Privacy Blog

"Friends don’t let friends get spied on.' – Richard Stallman, President of the Free Software Foundation and longtime advocate of privacy in technology.

Are You Carrying any Cash with You Right Now? If So, Why?

Are you still using cash most every day? If so, you may soon find yourself in a minority.

More and more businesses are refusing cash and for good reasons. Keeping cash in a store register creates a lot of expense and wasted effort for merchants: employee training, banking fees, armored-truck pickups, and the occasional robbery. For these reasons and more, a few merchants no longer accept cash and that trend is increasing.

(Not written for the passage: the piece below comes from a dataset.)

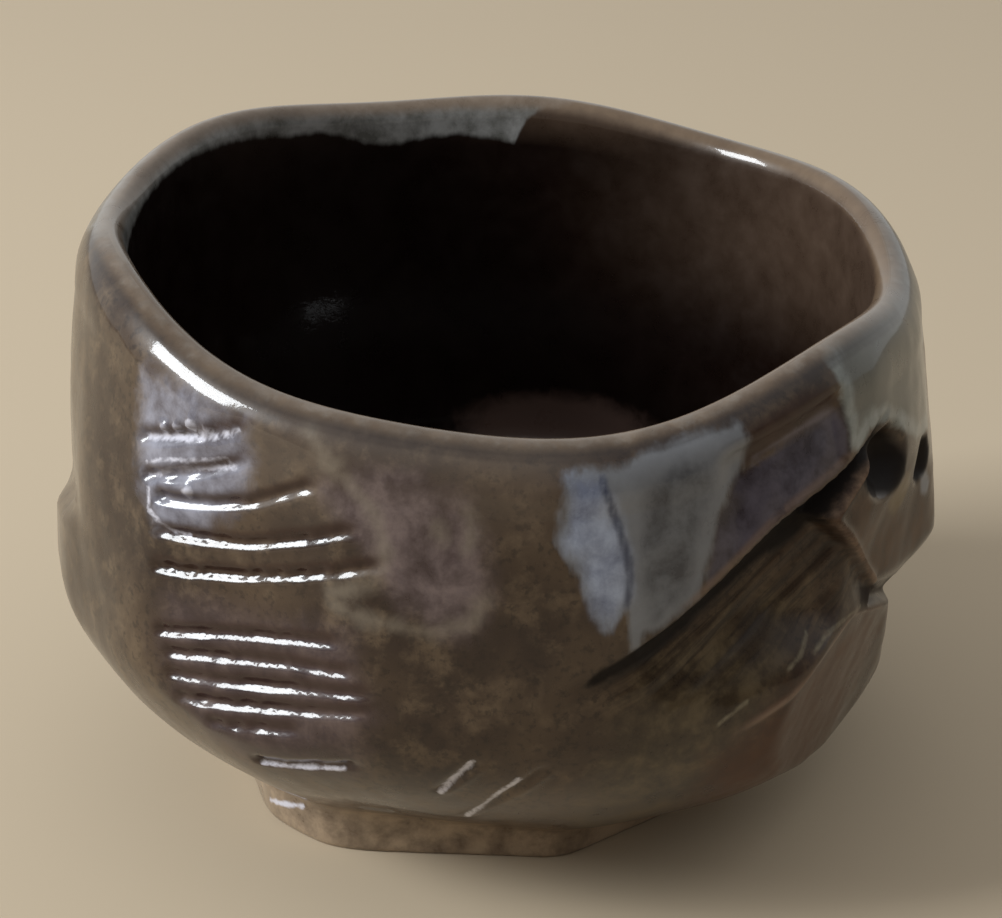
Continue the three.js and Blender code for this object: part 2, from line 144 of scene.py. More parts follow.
# Flap, petal, notch
FLAP_POINT = (36.9, 30.9)
FLAP_ACROSS = (-0.7, -0.71)
FLAP_TOP_POINT = (32.1, 37.0)
FLAP_TOP_ACROSS = (-0.5, 0.86)
FLAP_FACE = (-29, 39.6, 24, 0, 0.6)
FLAP_TOP = 30
FLAP_TOP_FADE = 9
FLAP_STEP = 0.6
FLAP_EDGE = 0.6
FLAP_RIDGE = 0.35
FLAP_LINE_IN = 0.55
FLAP_LINE_HALF_WIDTH = 0.75
FLAP_LINE_HEIGHTS = (24.0, 26.5, 39.5, 40.5)
FLAP_LINE_END = (43.5, 46)
PETAL_START = (20, 20.4)
PETAL_RISE = 0.33
PETAL_TURN = 37
PETAL_FALL = 0.35
PETAL_EDGE = 0.7
PETAL_RIDGE = 0.22
PETAL_RIDGE_DOWN = 0.4
PETAL_RIDGE_HALF_WIDTH = 0.6
PETAL_RIDGE_SPAN = (20, 24, 44, 48)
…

For individuals, the danger of a robbery also exists but probably the more common reason for not carrying cash is simple convenience. Most everyone these days carries a credit or debit card. Handing a piece of plastic to a retail clerk is easier and safer than paying with cash and then dealing with the change returned from a cash payment. For those of us who travel internationally, the use of a debit or credit card is not only convenient; it also saves a lot of money in foreign exchange fees.

If the charge is for a business expense, finding records in the credit card or debit card’s monthly statements is much, much easier than saving and later dealing with all those small pieces of paper from cash register receipts.

The use of plastic does have drawbacks, however. Merchants will quickly mention the fact that the credit card companies all charge a 2% to 3% fee to the merchant every time a credit card or debit card is used. Even so, that is usually cheaper than the costs of using cash as mentioned earlier: employee training, banking fees, armored-truck pickups, and the occasional robbery.

For individuals, using a plastic card means a loss of privacy. Cash is anonymous, credit and debit cards are not. When you use a card instead of cash, your movements and purchases are easily traceable by government agencies or by credit card companies who often sell your personal information to anyone who wants it, such as to Facebook.

Another drawback is the obvious dependency on electricity and on functional computer networks. If the power goes off, the merchant cannot accept a payment by credit or debit card. Then again, that may be a minor problem anyway as the lack of power and networking creates numerous other problems besides the difficulties with payments.

First, power and computer outages do happen but not frequently for most locations. Any merchant in a location where power or computer outages are frequent probably has already created a procedure to handle cash during outages. But for retailers in locations with reliable electricity and network services, the merchants may be wholly dependent upon their computer support systems. There may not be a manual backup procedure in place.

The small corner variety store probably can accept cash during a power outage but larger retailers, gas stations, and many others cannot. Without power, your local gas station isn’t pumping any gas anyway. Grocers cannot operate their cash registers and inventory management systems without electricity and probably cannot even open their cash drawers to accept your payment and then return change to you. Dozens of other medium to large retailers also cannot accept cash and make change for a variety of reasons without electricity and a functional internet connection.

In one blizzard that caused power outages last winter in the northeastern states, one complaint I heard was that snow plow drivers, police, and other emergency personnel couldn’t even purchase a hot cup of coffee at Dunkin Donuts or Starbucks during their long work shifts.

Like it or not, our world has become dependent on many utilities, including power generation, water, and internet connectivity. Debit cards and credit cards are accepted almost everywhere. There are very, very few places today that do not accept plastic.

So why are you still carrying cash? What precautions have you adopted to stop theft?


Categories: Current Affairs

2 replies

  1. My late brother-in-law always carried a big chunk of cash. His theory was that it was guaranteed to bail you out of the remote hoosegow when you were traffic stopped.


  2. I always use cash. There are very few business where I live that do not accept it and there are several that went out of business for that very reason. I had a business several years ago and if we hadn’t accepted cash we also would have had no customers. Plastic cards are okay as far as they go but after having repeated problems with those with the chip in them it became obvious that they were more trouble than they were worth. From the business owners I’ve spoken too going cashless is not likely in the even further future. Robbery of an individual is usually uncommon in most places so there is no reason not to carry cash. It’s a lot easier than having to go through all the fussing around of informing the various banks and so on when cards are lost or stolen.